5: Ein mann mit stock, der den kamm in seinem fahrrad fährt.


### Sample translations from the approximate posterior (greedy decoding)

In [4]:
num_samples = 5
x_samples = ["in kleines blondes mädchen hält ein sandwich ."] * num_samples
x_in, _, seq_mask_x, seq_len_x = create_batch(x_samples, vocab_de, device)

# Infer q(z|x). 
qz = model.approximate_posterior(x_in, seq_mask_x, seq_len_x)
z = qz.sample()

# Encode the source sentences
encoder_outputs, encoder_final = model.encode(x_in, seq_len_x, z)

# Create the initial hidden state of the TM.
hidden_tm = model.init_decoder(encoder_outputs, encoder_final, z)
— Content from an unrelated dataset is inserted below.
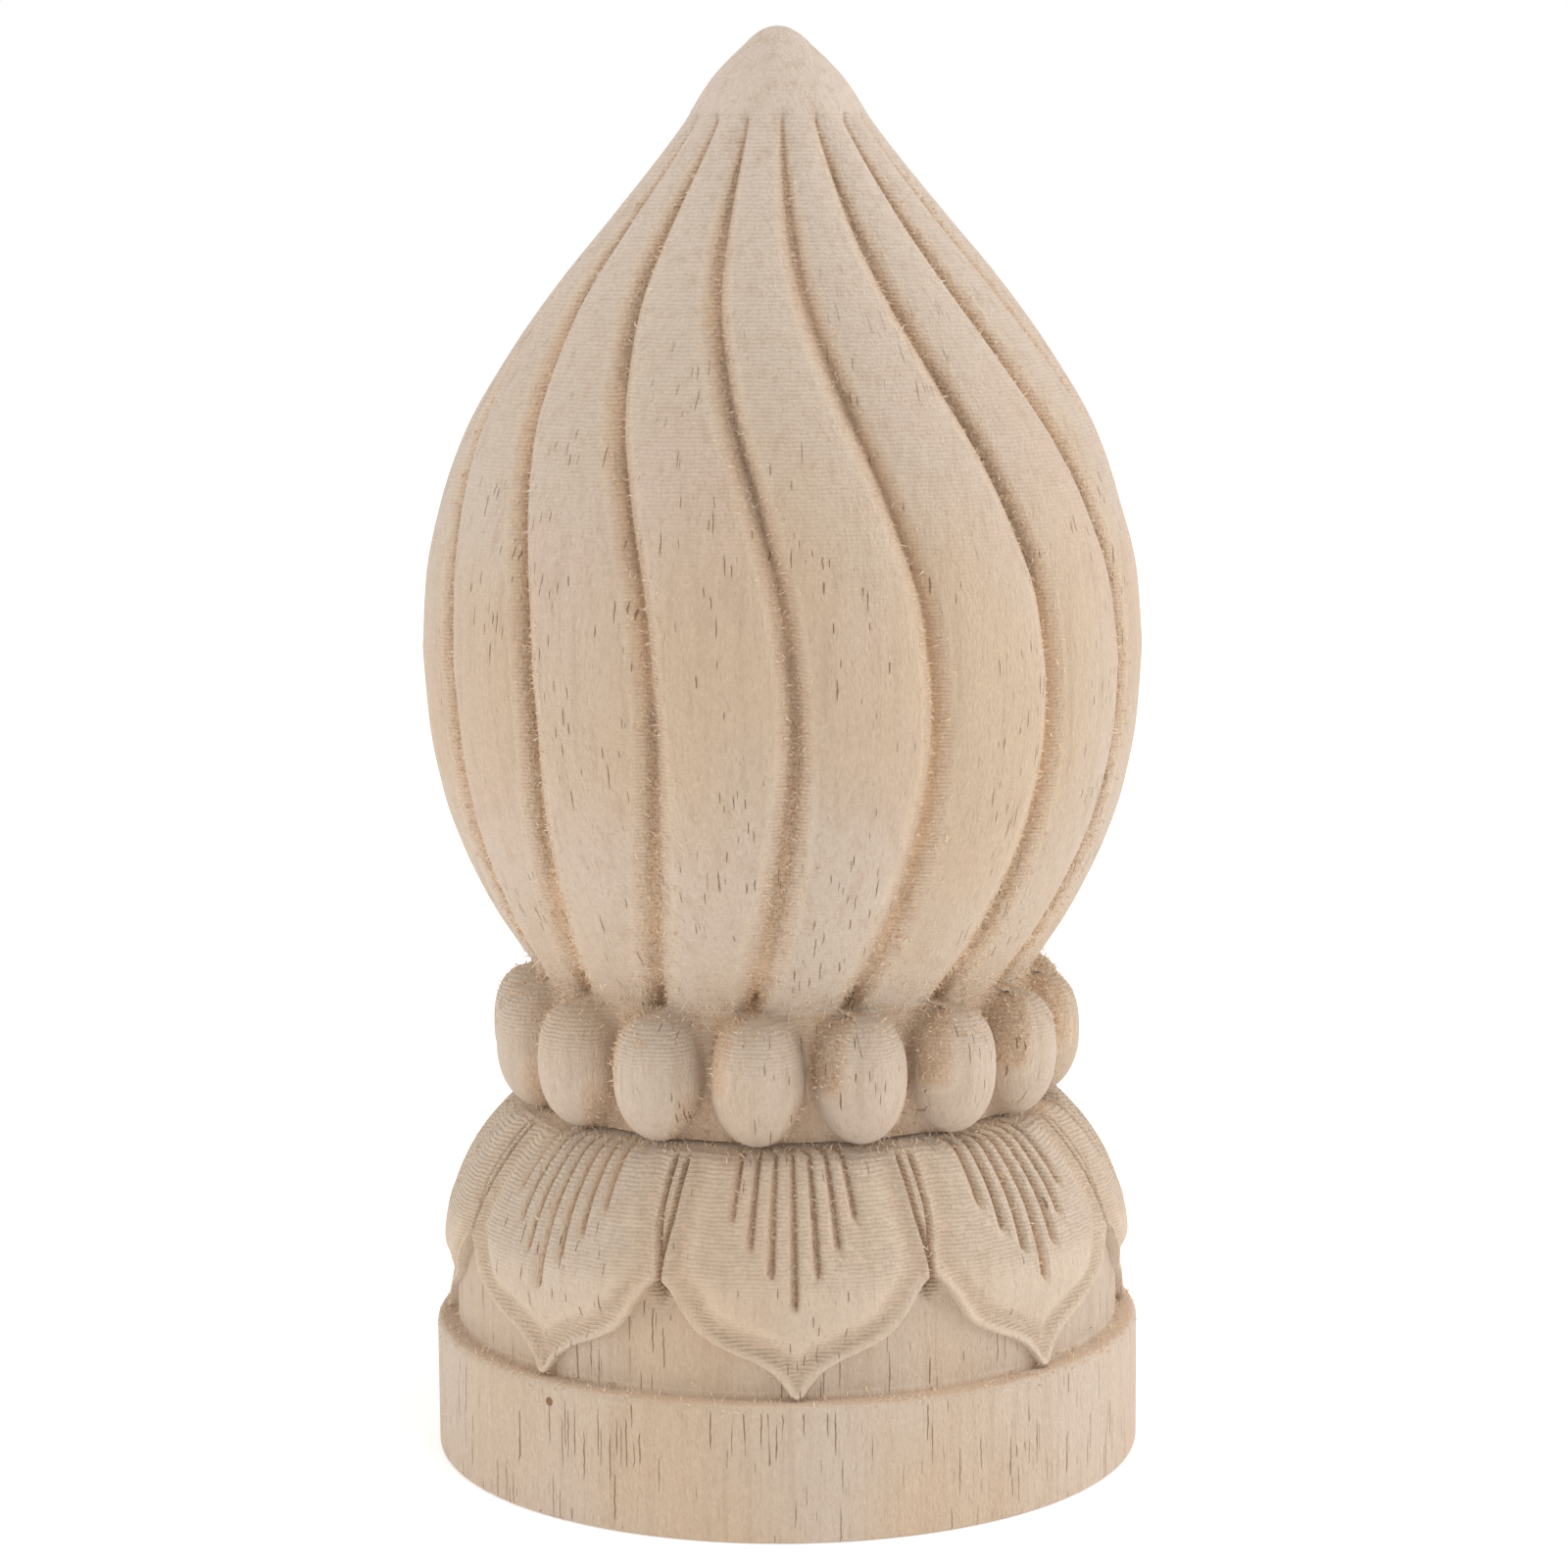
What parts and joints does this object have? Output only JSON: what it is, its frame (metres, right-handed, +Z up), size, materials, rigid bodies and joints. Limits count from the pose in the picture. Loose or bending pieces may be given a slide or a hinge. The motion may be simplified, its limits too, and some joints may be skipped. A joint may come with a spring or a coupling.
{
  "type": "wooden ball finial",
  "caption": "Carved wooden finial: a pointed ball of S-curved lobes on a ring of beads, a cup of lotus petals and a round plinth.",
  "frame": {"origin": "centre of the flat underside of the plinth", "axes": "+Z up along the finial's axis to its tip, -Y towards the front seen in the picture, +X to the right of that view"},
  "size_m": [0.0802, 0.0802, 0.16],
  "materials": {
    "carved_wood": "unfinished pale fine-pored hardwood as it left the carving tool, with fine tool rows, short dark pores and a few torn fibres in the grooves, matt"
  },
  "bodies": {
    "root": {"ball_finial": "carved_wood"}
  },
  "joints": []
}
# Sample target sentences conditional on the source and z.
y_samples = ancestral_sample(model.decoder,
                             model.tgt_embed,
                             model.generate,
                             hidden_tm,
                             encoder_outputs, encoder_final,
                             seq_mask_x,
                             vocab_en[SOS_TOKEN],
                             vocab_en[EOS_TOKEN],
                             vocab_en[PAD_TOKEN],
                             hparams.max_decoding_length,
                             greedy=False)["sample"]
y_samples = batch_to_sentences(y_samples, vocab_en)

# Construct a post-processing pipeline for English.
postprocess = [Detokenizer("en"),
               Recaser("en"), 
               WordDesegmenter(separator=hparams.subword_token)] # Executed in reverse order.
pipeline_en = Pipeline(pre=[], post=postprocess)

# Print the samples.
pp_y_samples = [pipeline_en.post(y) for y in y_samples]
for idx, y in enumerate(pp_y_samples, 1): print(f"{idx}: {y}")

1: Young blond children, holding a sandwich.
2: In pink and little girls holding a pair of sandwich.
3: Shirt to short blond-hair, holding a sandwich
4: A little girl with blond-hair is holding a sandwich.
5: At young blond girl holding a sandwich.